The biggest perk of rubber is its versatility. If you have to hike two miles down a trail to get to the water, rubber is much more comfortable and lasts way longer than felt. Plus, they're a lot easier to clean. To get the most out of rubber, though, most people find they need to add a little something extra.
Studs and Cleats: The Extra Insurance
If you decide to go with rubber soles, or even if you're on felt and want maximum stability, you're probably going to want studs. Think of these as tiny winter tires for your feet. Most wading shoes for fly fishing come with pre-drilled holes or specific "landing zones" where you can screw in tungsten or carbide cleats.
I used to resist studs because I didn't like the "clicking" sound they made on dry rocks, and I was worried about them scratching up the floor of a drift boat. But after a particularly nasty fall on the Madison River, I'm a convert. They bite through the slime and into the rock itself. If you're fishing fast, heavy water, they aren't just a luxury; they're a necessity. Just remember to take them off or use a mat if you're stepping into someone's expensive fiberglass boat.
Getting the Fit Right
Sizing for wading boots is notoriously weird. Most people assume they should just buy their normal street shoe size, but you have to remember what's going inside the boot. You aren't just wearing a thin cotton sock; you're usually wearing a thick wool sock plus the 3mm or 4mm neoprene bootie that's attached to your waders.
Most brands suggest sizing up one full size from your normal shoes. If you wear a 10, you'll probably want an 11. However, this isn't a hard and fast rule. Some brands already account for the neoprene and size their boots "large." If you can, always try them on while wearing your waders. You want them snug enough that your foot doesn't slide around (which causes blisters), but loose enough that you can still wiggle your toes. If your toes are cramped, your feet will get cold much faster because the blood flow is restricted.
Lacing Systems: Old School vs. New Tech
You generally have two choices here: traditional laces or the BOA system (that dial thing you see on snowboard boots).
Traditional laces are great because they're simple. If a lace snaps while you're miles from the truck, you can just knot it back together or replace it with a piece of paracord. They allow you to customize the tension—maybe you want the forefoot loose but the ankle tight. The downside is that they can be a pain to tie when your fingers are frozen, and they tend to loosen up throughout the day as they get wet.
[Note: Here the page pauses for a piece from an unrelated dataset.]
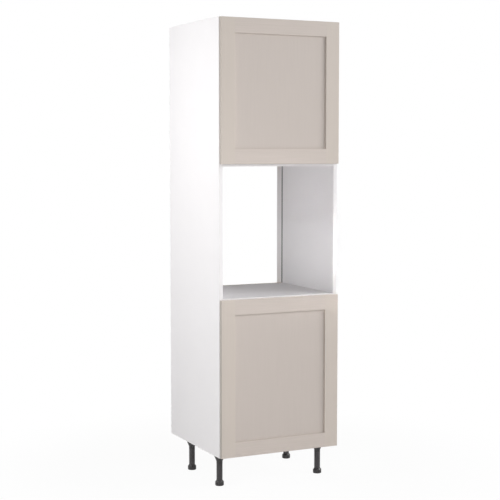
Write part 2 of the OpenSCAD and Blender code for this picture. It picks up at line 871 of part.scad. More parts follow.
// A cross-shaped plate on the side panel, with the block that the arm sits on.
module hinge_plate() {
    plate_x = inner_x - plate_t;
    wing_h = plate_screw_span + 2 * plate_margin;
    difference() {
        union() {
            translate([plate_x, system_line - plate_wing_w / 2, -wing_h / 2])
                cube([plate_t, plate_wing_w, wing_h]);
            translate([plate_x, adjust_y - plate_margin, -arm_w / 2])
                cube([plate_t, arm_screw_span + 2 * plate_margin, arm_w]);
            translate([strap_x, adjust_y - block_margin, -block_w / 2])
                cube([plate_x - strap_x, arm_screw_span + 2 * block_margin, block_w]);
        }
        for (k = [-1, 1]) translate([plate_x - cut, system_line, k * plate_screw_span / 2])
            rod_x(plate_screw_dia + 4 * hole_play, plate_t + 2 * cut);
        for (y = [adjust_y, clamp_y]) translate([strap_x - cut, y, 0])
            rod_x(arm_screw_dia + 2 * hole_play, plate_x - strap_x);
    }
}

module hinge_plates(hinge_zs) {
    for (z = hinge_zs) translate([0, 0, z]) hinge_plate();
}

module plate_screws(hinge_zs) {
    for (z = hinge_zs, k = [-1, 1])
        translate([inner_x - plate_t, system_line, z + k * plate_screw_span / 2]) rotate([0, -90, 0])
            pan_screw(plate_screw_dia, plate_screw_dia + 2 * head_over, screw_head_h, plate_t + pin_hole_depth);
}

module arm_screws(hinge_zs) {
    for (z = hinge_zs, y = [adjust_y, clamp_y]) translate([arm_x, y, z]) rotate([0, -90, 0])
        pan_screw(arm_screw_dia, arm_screw_dia + 2 * head_over, screw_head_h, arm_t + cheek_d);
}

module lower_hinge_cups() { color(zinc) in_carcass() hinge_cups(lower_hinge_zs); }
module lower_hinge_pins() { color(zinc) in_carcass() hinge_pins(lower_hinge_zs); }
module lower_cup_screws() { color(zinc) in_carcass() cup_screws(lower_hinge_zs); }
module lower_hinge_arms() { color(zinc) in_carcass() hinge_arms(lower_hinge_zs); }
module lower_hinge_plates() { color(zinc) in_carcass() hinge_plates(lower_hinge_zs); }
module lower_plate_screws() { color(zinc) in_carcass() plate_screws(lower_hinge_zs); }
module lower_arm_screws() { color(zinc) in_carcass() arm_screws(lower_hinge_zs); }
module upper_hinge_cups() { color(zinc) in_carcass() hinge_cups(upper_hinge_zs); }
module upper_hinge_pins() { color(zinc) in_carcass() hinge_pins(upper_hinge_zs); }
module upper_cup_screws() { color(zinc) in_carcass() cup_screws(upper_hinge_zs); }
module upper_hinge_arms() { color(zinc) in_carcass() hinge_arms(upper_hinge_zs); }
module upper_hinge_plates() { color(zinc) in_carcass() hinge_plates(upper_hinge_zs); }
module upper_plate_screws() { color(zinc) in_carcass() plate_screws(upper_hinge_zs); }
module upper_arm_screws() { color(zinc) in_carcass() arm_screws(upper_hinge_zs); }

// ---- the nodes ----

left_side();
right_side();
base_panel();
oven_shelf();
bay_top_shelf();
top_panel();
lower_back_panel();
upper_back_panel();
lower_loose_shelf();
lower_shelf_pins();
upper_loose_shelf();
upper_shelf_pins();
cam_locks();
cam_bolts();
dowels();
wall_brackets();
wall_bracket_screws();
leg_socket(front_left_leg);  // front_left_socket
leg_socket(front_right_leg);  // front_right_socket
leg_socket(rear_left_leg);  // rear_left_socket
leg_socket(rear_right_leg);  // rear_right_socket
leg_column(front_left_leg);  // front_left_column
leg_column(front_right_leg);  // front_right_column
leg_column(rear_left_leg);  // rear_left_column
leg_column(rear_right_leg);  // rear_right_column
leg_foot(front_left_leg);  // front_left_foot
leg_foot(front_right_leg);  // front_right_foot
leg_foot(rear_left_leg);  // rear_left_foot
leg_foot(rear_right_leg);  // rear_right_foot
socket_screws();
lower_door_left_stile();
lower_door_right_stile();
lower_door_top_rail();
lower_door_bottom_rail();
lower_door_panel();
lower_door_bumpers();
lower_hinge_cups();
lower_hinge_pins();
lower_cup_screws();
lower_hinge_arms();
lower_hinge_plates();
lower_plate_screws();
lower_arm_screws();
upper_door_left_stile();
upper_door_right_stile();
upper_door_top_rail();
upper_door_bottom_rail();
upper_door_panel();
upper_door_bumpers();
upper_hinge_cups();
upper_hinge_pins();
upper_cup_screws();
upper_hinge_arms();
upper_hinge_plates();
upper_plate_screws();
upper_arm_screws();
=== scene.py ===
# %% [markdown]
# # A tall oven housing, dressed for its photograph
# The CAD model gives every board, hinge and leg its exact size and place.
# This script keeps those places and gives each piece what CAD leaves out:
# the soft edges, the seams and the finishes that a camera sees. It is a kitchen
# unit of white melamine-faced chipboard with two painted doors, standing on
# four plastic legs. We load the CAD frame first.

# %% Load the frame
import json
import math
import bmesh
import bpy
import numpy as np
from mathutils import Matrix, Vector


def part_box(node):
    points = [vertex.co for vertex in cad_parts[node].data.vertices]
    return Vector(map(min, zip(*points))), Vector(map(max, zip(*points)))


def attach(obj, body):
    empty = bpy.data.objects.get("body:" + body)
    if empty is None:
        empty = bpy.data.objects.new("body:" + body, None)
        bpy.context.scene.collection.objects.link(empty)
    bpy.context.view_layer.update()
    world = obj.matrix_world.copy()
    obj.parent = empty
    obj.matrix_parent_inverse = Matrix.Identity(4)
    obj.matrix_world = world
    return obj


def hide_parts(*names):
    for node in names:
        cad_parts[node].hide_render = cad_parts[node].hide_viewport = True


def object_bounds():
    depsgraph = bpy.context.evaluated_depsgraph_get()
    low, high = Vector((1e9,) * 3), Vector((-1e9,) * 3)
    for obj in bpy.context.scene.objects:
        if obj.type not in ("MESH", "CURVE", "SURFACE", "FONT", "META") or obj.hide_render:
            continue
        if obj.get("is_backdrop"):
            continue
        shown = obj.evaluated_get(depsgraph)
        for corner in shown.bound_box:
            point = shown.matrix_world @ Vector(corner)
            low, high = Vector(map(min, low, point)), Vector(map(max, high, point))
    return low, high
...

The BOA system is incredibly convenient. You just push the dial in and crank it until it's tight. It provides very even pressure and you can tighten them with one hand. When you're done for the day, you just pull the dial out, and the whole boot pops open. The catch? If the cable snaps or the dial jams (which can happen if sand gets in there), you're kind of stuck. Most modern BOA systems are very reliable, but many backcountry anglers still prefer the "uncuttable" nature of old-fashioned laces.
Durability and Materials
Cheap wading shoes for fly fishing are often made of heavy canvas or low-grade synthetics. These might last a season or two, but the seams usually start to blow out pretty quickly. If you fish a lot, it's worth spending a bit more on boots made with high-abrasion overlays and reinforced toe caps.
Look for boots that have a "rand"—that's the rubber bumper that goes around the edge of the shoe. It protects the stitching from getting shredded by sharp rocks. Also, pay attention to the weight. When you first pick them up in the shop, a heavy boot might feel "sturdy," but after eight hours of walking against a current, every extra ounce feels like a lead weight. Synthetic materials are generally better than leather these days because they don't soak up as much water and they won't shrink or crack as they dry out.
Maintenance to Make Them Last
You'd be surprised how much damage just sitting in a garage can do to a pair of boots. After a trip, don't just toss your wet boots in a plastic bin and forget about them. They'll grow a colony of mold that smells like a swamp, and the dampness will eventually break down the glues holding the soles on.
Instead, give them a quick rinse with a hose to get the silt and sand out of the eyelets and seams. Air dry them in a shaded spot—not in direct sunlight, as the UV rays can make the materials brittle. If you really want to be proactive, a boot dryer on a low-heat setting is a great investment. It gets the moisture out of the deep nooks and crannies without cooking the synthetic fabrics.
Final Thoughts
At the end of the day, the best wading shoes for fly fishing are the ones you forget you're wearing. When you aren't thinking about your feet, it means you're comfortable, you're stable, and you're actually enjoying the fishing. Whether you go with the "grip everything" feel of felt or the "go anywhere" versatility of rubber, just make sure you prioritize a good fit. Your ankles (and your ego) will thank you next time you're navigating a slippery riverbed. Don't be afraid to spend a little more on quality; a good pair of boots should last you several seasons of hard use, making that initial sting to the wallet well worth it in the long run.